[Object modeling scripts]
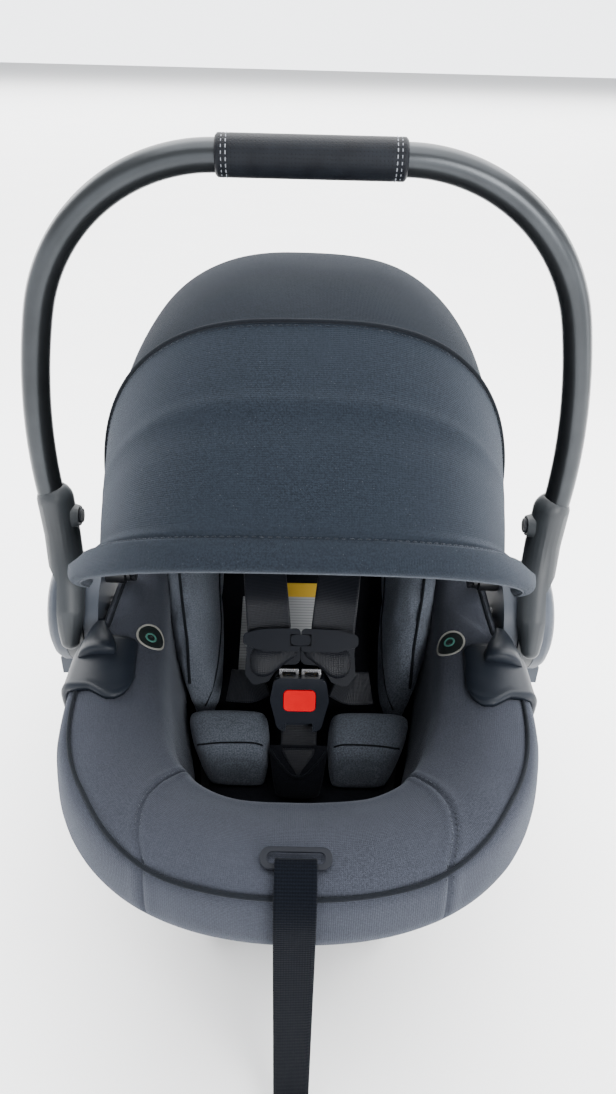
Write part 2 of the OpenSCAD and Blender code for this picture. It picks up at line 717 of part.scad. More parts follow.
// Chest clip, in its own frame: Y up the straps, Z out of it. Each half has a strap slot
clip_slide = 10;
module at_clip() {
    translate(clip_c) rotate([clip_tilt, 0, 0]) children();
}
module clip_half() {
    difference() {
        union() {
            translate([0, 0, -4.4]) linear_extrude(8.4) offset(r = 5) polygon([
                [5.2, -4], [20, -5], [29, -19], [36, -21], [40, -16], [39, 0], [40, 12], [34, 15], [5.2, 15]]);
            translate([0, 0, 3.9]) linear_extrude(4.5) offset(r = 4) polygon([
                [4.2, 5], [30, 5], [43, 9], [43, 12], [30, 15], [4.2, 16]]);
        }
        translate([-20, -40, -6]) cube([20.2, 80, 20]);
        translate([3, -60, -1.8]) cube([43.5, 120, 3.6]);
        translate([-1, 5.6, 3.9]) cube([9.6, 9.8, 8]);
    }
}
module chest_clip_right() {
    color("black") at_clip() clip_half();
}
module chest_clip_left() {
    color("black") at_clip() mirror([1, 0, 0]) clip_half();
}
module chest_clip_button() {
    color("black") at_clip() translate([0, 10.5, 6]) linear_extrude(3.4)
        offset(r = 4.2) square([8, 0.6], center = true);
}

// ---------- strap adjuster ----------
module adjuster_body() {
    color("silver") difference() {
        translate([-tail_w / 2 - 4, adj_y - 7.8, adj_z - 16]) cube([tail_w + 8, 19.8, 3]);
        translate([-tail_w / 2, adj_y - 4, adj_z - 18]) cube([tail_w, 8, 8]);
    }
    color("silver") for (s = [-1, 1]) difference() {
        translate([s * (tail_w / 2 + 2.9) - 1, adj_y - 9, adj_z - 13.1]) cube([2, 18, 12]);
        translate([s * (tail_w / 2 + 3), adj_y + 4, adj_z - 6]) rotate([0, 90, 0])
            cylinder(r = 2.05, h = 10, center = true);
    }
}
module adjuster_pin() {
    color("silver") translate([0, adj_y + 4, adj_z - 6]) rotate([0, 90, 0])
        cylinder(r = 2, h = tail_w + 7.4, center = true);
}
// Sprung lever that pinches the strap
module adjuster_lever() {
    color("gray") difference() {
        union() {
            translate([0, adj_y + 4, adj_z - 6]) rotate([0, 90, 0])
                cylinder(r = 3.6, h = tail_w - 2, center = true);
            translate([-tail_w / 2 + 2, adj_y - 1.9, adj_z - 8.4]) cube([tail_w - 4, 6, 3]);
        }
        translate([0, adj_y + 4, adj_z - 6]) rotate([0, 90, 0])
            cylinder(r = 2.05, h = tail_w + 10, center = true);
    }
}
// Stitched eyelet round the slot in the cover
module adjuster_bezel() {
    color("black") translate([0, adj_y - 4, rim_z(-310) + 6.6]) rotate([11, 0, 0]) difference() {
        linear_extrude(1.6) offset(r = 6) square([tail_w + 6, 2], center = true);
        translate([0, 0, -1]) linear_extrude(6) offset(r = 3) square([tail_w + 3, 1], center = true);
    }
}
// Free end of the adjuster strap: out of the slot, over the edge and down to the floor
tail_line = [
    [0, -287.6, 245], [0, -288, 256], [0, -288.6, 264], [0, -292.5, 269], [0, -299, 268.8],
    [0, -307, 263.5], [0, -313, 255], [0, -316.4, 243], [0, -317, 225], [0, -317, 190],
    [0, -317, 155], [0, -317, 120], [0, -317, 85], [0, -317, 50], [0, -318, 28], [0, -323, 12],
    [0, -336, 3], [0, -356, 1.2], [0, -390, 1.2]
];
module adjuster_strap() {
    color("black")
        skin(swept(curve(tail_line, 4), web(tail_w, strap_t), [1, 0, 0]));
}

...

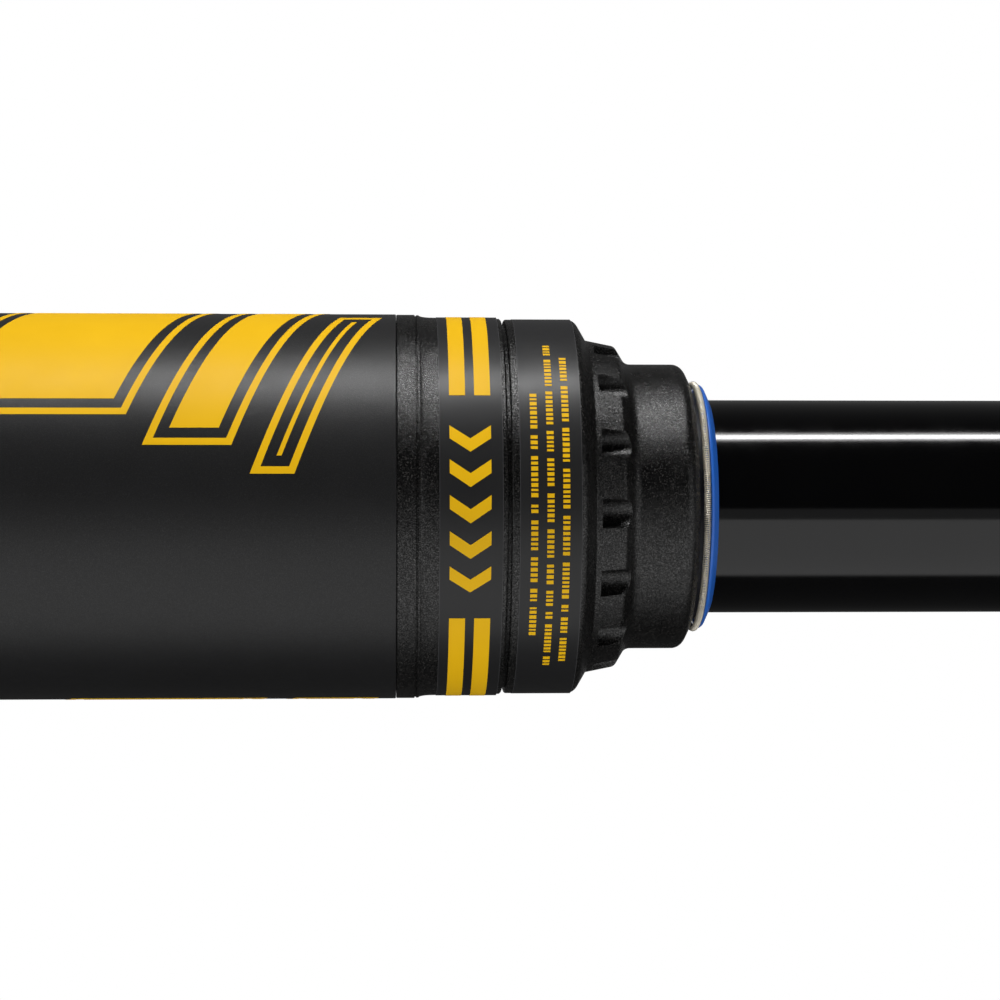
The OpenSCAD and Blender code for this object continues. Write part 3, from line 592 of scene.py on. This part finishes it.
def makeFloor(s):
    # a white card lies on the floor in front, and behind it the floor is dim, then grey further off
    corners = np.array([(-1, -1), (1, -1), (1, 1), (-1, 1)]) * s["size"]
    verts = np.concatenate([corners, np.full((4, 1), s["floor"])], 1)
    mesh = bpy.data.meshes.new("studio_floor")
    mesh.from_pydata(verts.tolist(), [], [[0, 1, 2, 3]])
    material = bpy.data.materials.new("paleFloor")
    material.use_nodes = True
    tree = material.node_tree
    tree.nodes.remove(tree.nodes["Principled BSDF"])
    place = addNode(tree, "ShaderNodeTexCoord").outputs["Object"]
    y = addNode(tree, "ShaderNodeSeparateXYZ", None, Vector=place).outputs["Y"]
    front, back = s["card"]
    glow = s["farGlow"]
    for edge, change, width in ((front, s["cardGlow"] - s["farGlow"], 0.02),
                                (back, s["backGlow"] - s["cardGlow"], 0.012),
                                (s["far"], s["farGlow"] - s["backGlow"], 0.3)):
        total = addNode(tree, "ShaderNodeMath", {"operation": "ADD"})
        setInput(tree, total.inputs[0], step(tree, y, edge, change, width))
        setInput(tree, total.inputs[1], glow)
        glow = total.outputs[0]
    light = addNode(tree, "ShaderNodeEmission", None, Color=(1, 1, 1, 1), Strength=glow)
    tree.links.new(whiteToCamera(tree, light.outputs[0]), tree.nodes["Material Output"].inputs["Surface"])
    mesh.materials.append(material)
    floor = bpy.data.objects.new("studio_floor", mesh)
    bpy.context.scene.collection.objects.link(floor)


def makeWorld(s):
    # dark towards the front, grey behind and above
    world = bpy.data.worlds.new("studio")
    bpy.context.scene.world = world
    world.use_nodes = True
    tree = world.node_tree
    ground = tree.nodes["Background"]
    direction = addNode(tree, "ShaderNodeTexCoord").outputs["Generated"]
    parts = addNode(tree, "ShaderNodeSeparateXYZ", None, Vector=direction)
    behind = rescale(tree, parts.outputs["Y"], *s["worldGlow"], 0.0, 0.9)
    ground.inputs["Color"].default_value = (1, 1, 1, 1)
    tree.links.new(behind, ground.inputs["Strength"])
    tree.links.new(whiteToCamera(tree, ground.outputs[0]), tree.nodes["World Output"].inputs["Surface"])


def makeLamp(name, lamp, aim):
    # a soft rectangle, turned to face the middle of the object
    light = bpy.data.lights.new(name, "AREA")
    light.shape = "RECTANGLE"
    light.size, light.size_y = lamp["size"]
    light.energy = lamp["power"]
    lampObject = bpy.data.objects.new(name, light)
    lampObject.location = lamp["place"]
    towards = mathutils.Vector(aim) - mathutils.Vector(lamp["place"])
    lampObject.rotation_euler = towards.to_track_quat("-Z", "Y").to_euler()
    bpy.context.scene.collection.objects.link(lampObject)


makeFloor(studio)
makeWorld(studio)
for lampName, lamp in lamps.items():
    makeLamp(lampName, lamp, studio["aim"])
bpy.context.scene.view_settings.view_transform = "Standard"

# Task goal:
Copy each line of the data above that holds "OpenSCAD".

# Final result:
Write part 2 of the OpenSCAD and Blender code for this picture. It picks up at line 717 of part.scad. More parts follow.
The OpenSCAD and Blender code for this object continues. Write part 3, from line 592 of scene.py on. This part finishes it.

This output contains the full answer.